→ **PROBLEM STATEMENT**: Write down every entry below once more, exactly.

-- BEGIN STORED RECORDS --

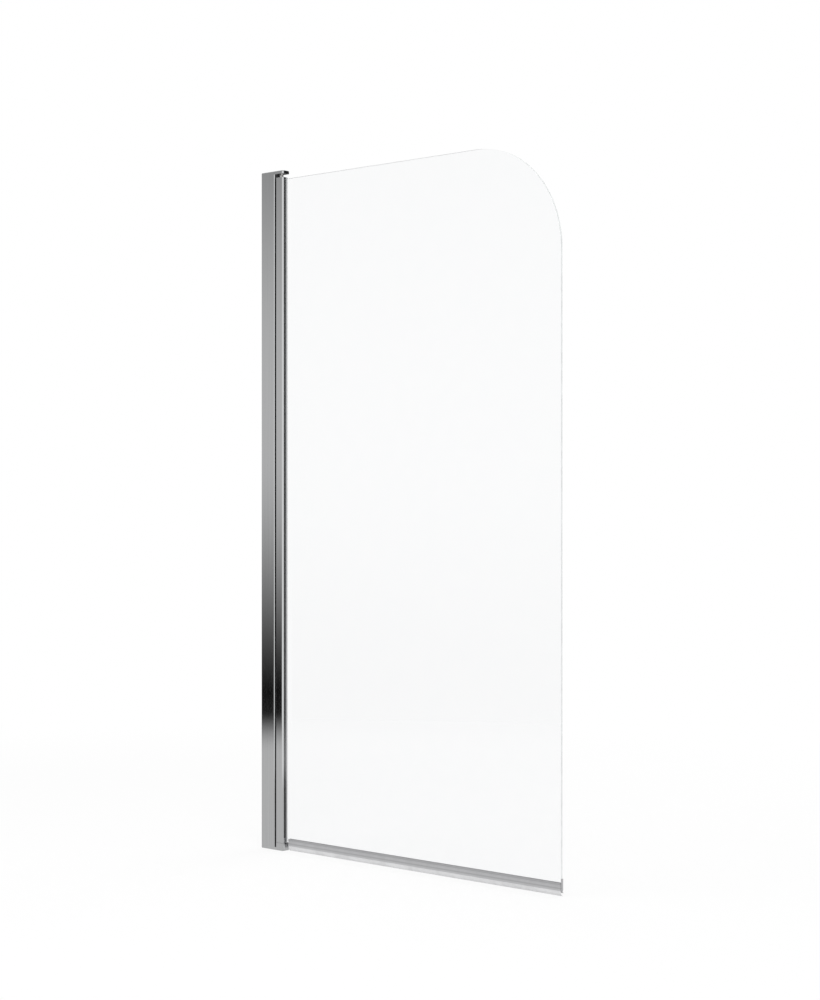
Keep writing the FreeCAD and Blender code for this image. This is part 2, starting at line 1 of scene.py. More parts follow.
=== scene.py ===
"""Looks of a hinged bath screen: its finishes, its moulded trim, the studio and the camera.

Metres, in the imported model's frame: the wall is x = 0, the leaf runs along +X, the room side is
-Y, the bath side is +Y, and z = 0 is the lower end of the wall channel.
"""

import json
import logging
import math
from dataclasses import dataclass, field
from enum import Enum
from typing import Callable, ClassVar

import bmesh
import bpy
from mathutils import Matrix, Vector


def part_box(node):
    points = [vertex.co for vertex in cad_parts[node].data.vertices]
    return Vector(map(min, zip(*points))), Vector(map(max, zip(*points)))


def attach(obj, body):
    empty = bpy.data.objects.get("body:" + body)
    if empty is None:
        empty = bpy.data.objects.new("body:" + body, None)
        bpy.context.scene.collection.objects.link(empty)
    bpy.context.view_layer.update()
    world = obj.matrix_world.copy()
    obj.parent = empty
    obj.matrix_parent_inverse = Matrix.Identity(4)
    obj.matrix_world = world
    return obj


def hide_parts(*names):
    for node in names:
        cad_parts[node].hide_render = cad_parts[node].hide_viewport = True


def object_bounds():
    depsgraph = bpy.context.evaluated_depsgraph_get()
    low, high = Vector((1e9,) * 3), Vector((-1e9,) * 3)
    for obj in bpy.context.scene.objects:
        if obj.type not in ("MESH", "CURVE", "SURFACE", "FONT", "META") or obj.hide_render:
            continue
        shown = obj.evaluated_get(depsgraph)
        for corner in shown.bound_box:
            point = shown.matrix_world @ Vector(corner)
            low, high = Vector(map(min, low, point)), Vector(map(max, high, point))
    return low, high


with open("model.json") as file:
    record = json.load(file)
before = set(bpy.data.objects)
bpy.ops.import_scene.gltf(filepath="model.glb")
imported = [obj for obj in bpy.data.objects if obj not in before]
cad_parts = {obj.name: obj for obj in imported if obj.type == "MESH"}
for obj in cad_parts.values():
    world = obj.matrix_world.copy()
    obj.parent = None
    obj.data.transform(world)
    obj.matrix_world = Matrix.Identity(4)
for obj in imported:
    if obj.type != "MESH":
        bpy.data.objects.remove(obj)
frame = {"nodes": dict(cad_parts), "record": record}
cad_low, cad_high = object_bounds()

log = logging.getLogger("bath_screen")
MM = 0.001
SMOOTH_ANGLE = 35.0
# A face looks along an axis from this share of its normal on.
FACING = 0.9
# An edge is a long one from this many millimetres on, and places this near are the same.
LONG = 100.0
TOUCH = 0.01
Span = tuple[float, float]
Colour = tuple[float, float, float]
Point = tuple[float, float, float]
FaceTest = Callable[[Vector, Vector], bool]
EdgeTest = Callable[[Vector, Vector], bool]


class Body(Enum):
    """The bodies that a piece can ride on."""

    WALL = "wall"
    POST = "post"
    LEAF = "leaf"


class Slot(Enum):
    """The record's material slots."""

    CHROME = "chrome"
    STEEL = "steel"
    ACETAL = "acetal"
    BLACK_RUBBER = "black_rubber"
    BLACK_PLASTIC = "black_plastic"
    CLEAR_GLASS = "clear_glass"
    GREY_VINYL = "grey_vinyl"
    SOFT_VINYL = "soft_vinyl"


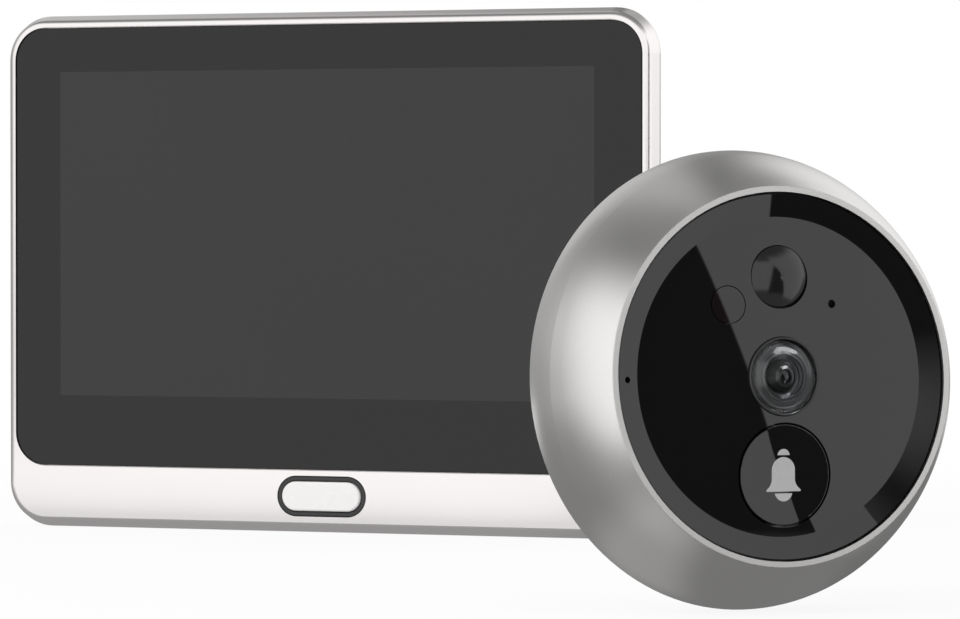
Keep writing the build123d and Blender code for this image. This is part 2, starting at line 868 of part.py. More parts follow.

-- END STORED RECORDS --

→ **WRITTEN SOLUTION**:
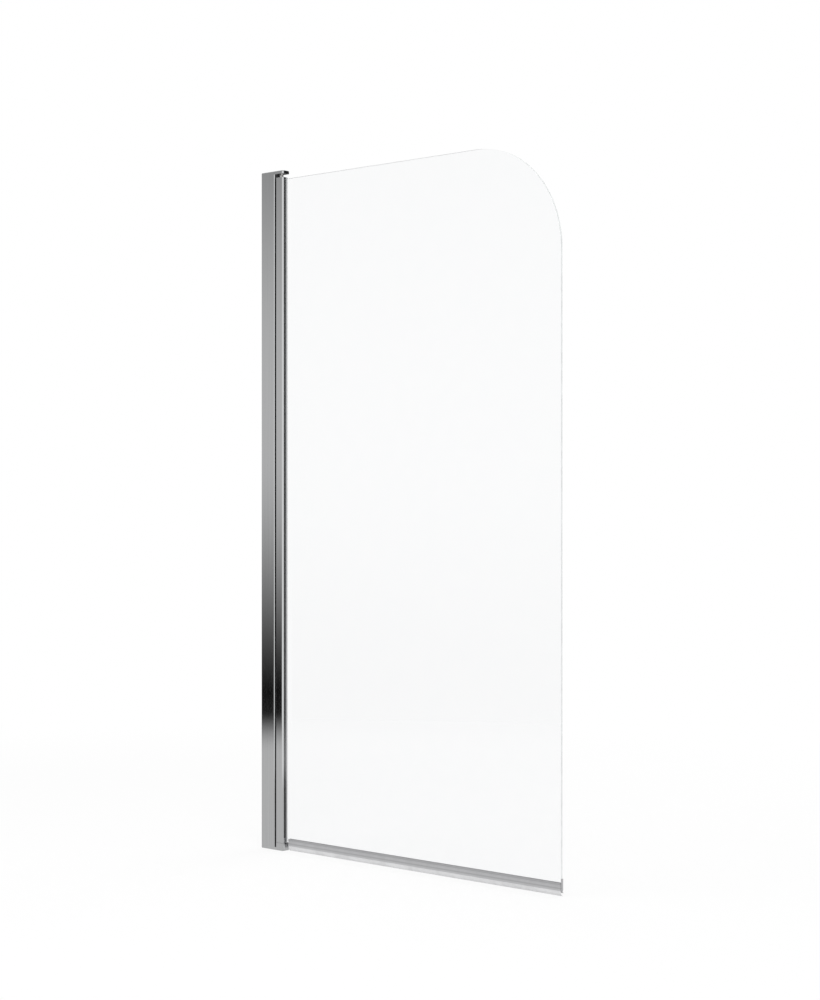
Keep writing the FreeCAD and Blender code for this image. This is part 2, starting at line 1 of scene.py. More parts follow.
=== scene.py ===
"""Looks of a hinged bath screen: its finishes, its moulded trim, the studio and the camera.

Metres, in the imported model's frame: the wall is x = 0, the leaf runs along +X, the room side is
-Y, the bath side is +Y, and z = 0 is the lower end of the wall channel.
"""

import json
import logging
import math
from dataclasses import dataclass, field
from enum import Enum
from typing import Callable, ClassVar

import bmesh
import bpy
from mathutils import Matrix, Vector


def part_box(node):
    points = [vertex.co for vertex in cad_parts[node].data.vertices]
    return Vector(map(min, zip(*points))), Vector(map(max, zip(*points)))


def attach(obj, body):
    empty = bpy.data.objects.get("body:" + body)
    if empty is None:
        empty = bpy.data.objects.new("body:" + body, None)
        bpy.context.scene.collection.objects.link(empty)
    bpy.context.view_layer.update()
    world = obj.matrix_world.copy()
    obj.parent = empty
    obj.matrix_parent_inverse = Matrix.Identity(4)
    obj.matrix_world = world
    return obj


def hide_parts(*names):
    for node in names:
        cad_parts[node].hide_render = cad_parts[node].hide_viewport = True


def object_bounds():
    depsgraph = bpy.context.evaluated_depsgraph_get()
    low, high = Vector((1e9,) * 3), Vector((-1e9,) * 3)
    for obj in bpy.context.scene.objects:
        if obj.type not in ("MESH", "CURVE", "SURFACE", "FONT", "META") or obj.hide_render:
            continue
        shown = obj.evaluated_get(depsgraph)
        for corner in shown.bound_box:
            point = shown.matrix_world @ Vector(corner)
            low, high = Vector(map(min, low, point)), Vector(map(max, high, point))
    return low, high


with open("model.json") as file:
    record = json.load(file)
before = set(bpy.data.objects)
bpy.ops.import_scene.gltf(filepath="model.glb")
imported = [obj for obj in bpy.data.objects if obj not in before]
cad_parts = {obj.name: obj for obj in imported if obj.type == "MESH"}
for obj in cad_parts.values():
    world = obj.matrix_world.copy()
    obj.parent = None
    obj.data.transform(world)
    obj.matrix_world = Matrix.Identity(4)
for obj in imported:
    if obj.type != "MESH":
        bpy.data.objects.remove(obj)
frame = {"nodes": dict(cad_parts), "record": record}
cad_low, cad_high = object_bounds()

log = logging.getLogger("bath_screen")
MM = 0.001
SMOOTH_ANGLE = 35.0
# A face looks along an axis from this share of its normal on.
FACING = 0.9
# An edge is a long one from this many millimetres on, and places this near are the same.
LONG = 100.0
TOUCH = 0.01
Span = tuple[float, float]
Colour = tuple[float, float, float]
Point = tuple[float, float, float]
FaceTest = Callable[[Vector, Vector], bool]
EdgeTest = Callable[[Vector, Vector], bool]


class Body(Enum):
    """The bodies that a piece can ride on."""

    WALL = "wall"
    POST = "post"
    LEAF = "leaf"


class Slot(Enum):
    """The record's material slots."""

    CHROME = "chrome"
    STEEL = "steel"
    ACETAL = "acetal"
    BLACK_RUBBER = "black_rubber"
    BLACK_PLASTIC = "black_plastic"
    CLEAR_GLASS = "clear_glass"
    GREY_VINYL = "grey_vinyl"
    SOFT_VINYL = "soft_vinyl"


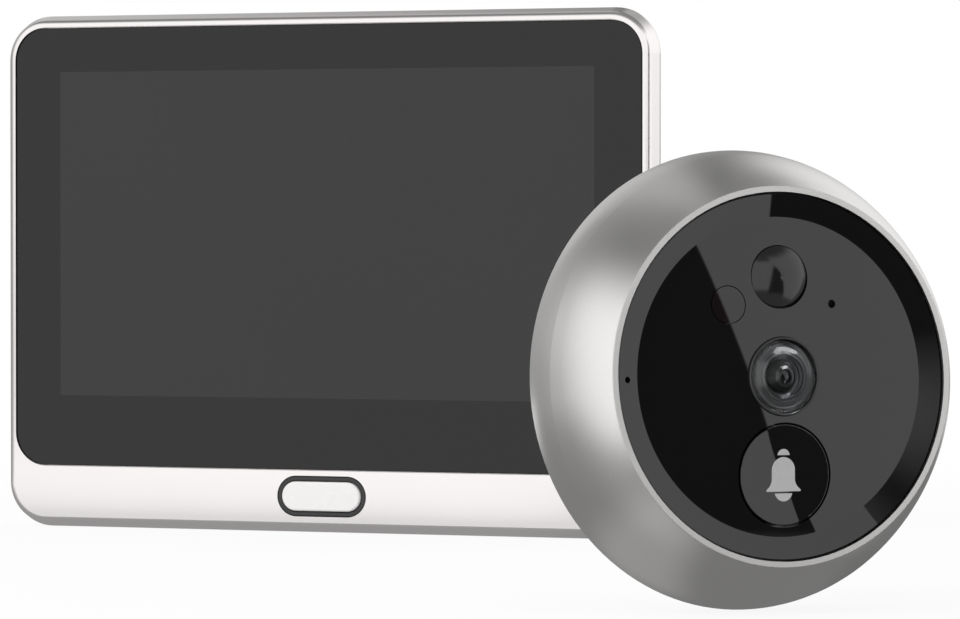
Keep writing the build123d and Blender code for this image. This is part 2, starting at line 868 of part.py. More parts follow.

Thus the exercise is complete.